States can either conduct checks themselves or rely on the FBI’s National Instant Criminal Background Check System to vet consumers before they purchase firearms. Florida opts for the former, using state databases in conjunction with federal records. A check is required for each transaction with a licensed dealer.
Gun dealers are required to examine a buyer’s photo ID and call the Florida Department of Law Enforcement to run a background check and provide a unique approval number that permits the sale. In 2018, Florida closed a loophole that allowed people to obtain firearms by default after three days, even if their check was still pending.
Any person who has been convicted of a felony or a misdemeanor related to domestic violence, or who has had an adjudication of guilt suspended or withheld, is prohibited from owning or buying a gun. Those subject to court orders regarding a serious mental condition are similarly barred.

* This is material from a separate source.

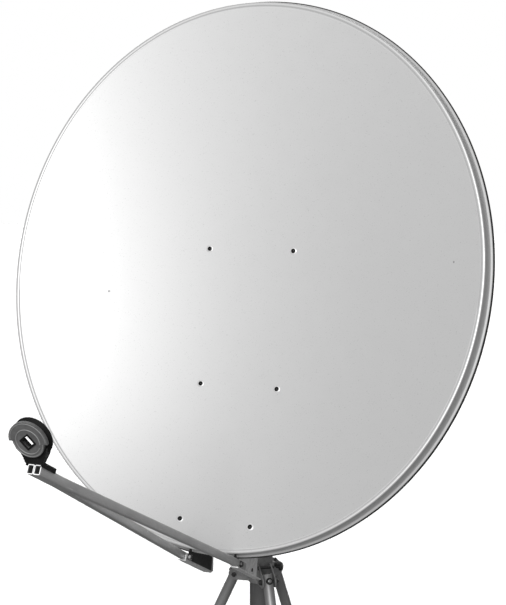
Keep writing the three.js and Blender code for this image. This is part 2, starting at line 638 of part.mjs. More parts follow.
function addLeg(name, azimuth) {
  const length = (LEG_PIVOT.height - 20) / cos(LEG_SPLAY);
  const spoke = group(hub, 0, 0, 0, { z: THREE.MathUtils.degToRad(azimuth) });
  const leg = group(spoke, LEG_PIVOT.radius, 0, LEG_PIVOT.height, { y: -LEG_SPLAY });
  add(leg, `leg_${name}`, legTube(length), GALVANISED);
  add(leg, `foot_${name}`, legFoot(length), RUBBER);
  const side = EAR_INNER + EAR_SHEET + GAP;
  const pivot = hexBolt(4, 2 * side + 10, { radius: 7.5, height: 5.3 }).rotateZ(-PI / 2);
  const pin = hexBolt(3, 2 * side + 5, { radius: 5, height: 2.6 }).rotateZ(-PI / 2);
  const nut = hexNut(4 + GAP, 7.5, 6.5).rotateZ(PI / 2);
  add(spoke, `leg_bolt_${name}`, pivot.translate(LEG_PIVOT.radius, -side, LEG_PIVOT.height), ZINC);
  add(spoke, `leg_nut_${name}`, nut.translate(LEG_PIVOT.radius, side, LEG_PIVOT.height), ZINC);
  add(spoke, `stop_pin_${name}`, pin.translate(STOP_PIN.radius, -side, STOP_PIN.height), ZINC);
}

addReflector();
addFaceBolts();
addRibs();
addTiePlate();
addBracket();
for (const [name, z] of Object.entries(CLAMP_HEIGHTS)) addClamp(name, z);
addPivotAndLocks();
addArms();
addFeedPlate();
addFeedHolder();
addMast();
addHub();
addKnob();
for (const [name, azimuth] of Object.entries(LEG_AZIMUTHS)) addLeg(name, azimuth);

export default satelliteDish;
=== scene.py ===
"""Looks of an offset satellite dish on a folding tripod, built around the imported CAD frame.

Metres, +Z up, in the CAD model's frame. Every piece is made in a frame of its own and then set in
place, and its mesh keeps the first set of coordinates as the attribute "grain", so that brushing,
spangle and streaks follow each piece.
"""

import json
import math

import bmesh
import bpy
import numpy as np
from mathutils import Matrix, Vector


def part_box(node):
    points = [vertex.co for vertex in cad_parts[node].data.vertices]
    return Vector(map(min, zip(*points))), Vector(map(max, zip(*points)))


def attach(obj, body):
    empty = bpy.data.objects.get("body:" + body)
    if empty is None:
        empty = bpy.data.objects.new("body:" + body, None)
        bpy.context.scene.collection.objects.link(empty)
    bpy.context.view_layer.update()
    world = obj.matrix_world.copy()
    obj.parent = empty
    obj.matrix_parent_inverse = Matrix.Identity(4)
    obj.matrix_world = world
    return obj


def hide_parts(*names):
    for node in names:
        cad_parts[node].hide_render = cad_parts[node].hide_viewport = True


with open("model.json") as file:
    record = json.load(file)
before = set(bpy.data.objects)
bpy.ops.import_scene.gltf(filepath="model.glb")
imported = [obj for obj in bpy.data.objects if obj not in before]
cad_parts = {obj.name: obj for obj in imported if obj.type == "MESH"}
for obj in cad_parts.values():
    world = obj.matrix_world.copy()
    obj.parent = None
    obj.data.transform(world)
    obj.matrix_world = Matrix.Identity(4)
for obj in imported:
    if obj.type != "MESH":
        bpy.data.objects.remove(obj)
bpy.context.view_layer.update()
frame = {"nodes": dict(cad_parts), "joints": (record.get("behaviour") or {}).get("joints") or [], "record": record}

MM = 0.001
SIDES = {"left": -1, "right": 1}
UPRIGHT = Matrix.Rotation(math.pi / 2, 4, "X")

# ------------------------------ places taken from the frame

JOINTS = {joint["name"]: joint for joint in frame["joints"]}
mast_low, mast_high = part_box("mast")
MAST_X = (mast_low.x + mast_high.x) / 2
MAST_Y = (mast_low.y + mast_high.y) / 2
MAST_AXIS = Matrix.Translation((MAST_X, MAST_Y, 0))

RIM_CENTRE = Vector((MAST_X, MAST_Y - 0.166, mast_high.z + 0.140))
RIM_LEAN = math.radians(12.85)
DISH = Matrix.Translation(RIM_CENTRE) @ Matrix.Rotation(-RIM_LEAN, 4, "X")

PIVOT = Vector(JOINTS["elevation"]["pos_m"])
ARM_TIP = RIM_CENTRE + Vector((0, -0.802, -0.2484))
ARM_SLOPE = math.radians(28.08)
ARMS = Matrix.Translation(ARM_TIP) @ Matrix.Rotation(-ARM_SLOPE, 4, "X")

# Feed pieces are made with local Z out of the front face, which looks along the dish's -Y.
FEED_TILT = math.radians(18)
FEED = Matrix.Translation(Vector(JOINTS["feed_skew"]["pos_m"])) @ Matrix.Rotation(FEED_TILT, 4, "X")
FEED_FRONT = FEED @ UPRIGHT

LEG_SPLAY = math.radians(24.5)
LEG_AZIMUTHS = {"left": 190, "front": 309, "back": 76}
LEG_PIVOT_RADIUS = 0.060
LEG_PIVOT_HEIGHT = JOINTS["left_leg_fold"]["pos_m"][2]
KNOB_PLACE = Vector(JOINTS["clamp_knob_turn"]["pos_m"])
KNOB_AXIS = Vector(JOINTS["clamp_knob_turn"]["axis"])
KNOB_AZIMUTH = 3

# ------------------------------ camera, light and floor

LENS = 69.0
CAMERA_PLACE = RIM_CENTRE + Vector((0.9775, -2.3206, 0.2147))
CAMERA_AHEAD = Vector((-0.36954, 0.92243, -0.11212))


def add_camera():
    """The photograph's viewpoint, fitted to the rim and the six face bolts."""
    data = bpy.data.cameras.new("camera")
    data.sensor_width = 36
    data.lens = LENS
    camera = bpy.data.objects.new("camera", data)
    bpy.context.scene.collection.objects.link(camera)
    camera.location = CAMERA_PLACE
    camera.rotation_euler = CAMERA_AHEAD.to_track_quat("-Z", "Y").to_euler()
    bpy.context.scene.camera = camera


def add_light(kind, name, place, target, power, **settings):
    """A soft light that the camera doesn't see."""
    data = bpy.data.lights.new(name, kind)
    data.energy = power
    for key, value in settings.items():
        setattr(data, key, value)
    light = bpy.data.objects.new(name, data)
    light.location = place
    light.rotation_euler = (Vector(target) - Vector(place)).to_track_quat("-Z", "Y").to_euler()
    light.visible_camera = False
    bpy.context.scene.collection.objects.link(light)
    return light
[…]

Polling shows overwhelming popular support for background checks, with between 80-90% of Americans in favor.
There are no federal laws restricting the sale or ownership of assault weapons — military-grade, semi-automatic rifles with detachable magazines like an AR-15 — but California and nine other states have independently banned the purchase and possession of assault rifles. Some of those states offer exceptions for firearms lawfully owned before the law came into effect. Newsom proposes a nationwide ban.
Florida has no restrictions on the sale or ownership of assault weapons.
The Marjory Stoneman Douglas School Safety Act initially contained a provision banning assault rifles. The measure was unpopular among the Republican majority, and was subsequently dropped in favor of raising the minimum age to 21 for people to buy such guns, Moskowitz said.
How likely are these changes?
Amending the U.S. Constitution requires an unprecedented level of interstate and bipartisan support, a highly unlikely proposition in the current fractured political environment.
There are two methods to amend the Constitution: Either Congress can propose an amendment by a two-thirds vote in both chambers, or two-thirds of state legislatures can call for a constitutional convention. In both cases, three-fourths of all states must then vote in favor of the amendment after it is proposed. Newsom is hoping to go the constitutional convention route, which has never happened.
But Newsom has said he thinks the issues he’s raising with the amendment resonate with Americans.
“I think people are at a breaking point in this country,” Newsom said in an interview with Politico last week. “And you may see this accelerate in a pretty profound and pronounced way.”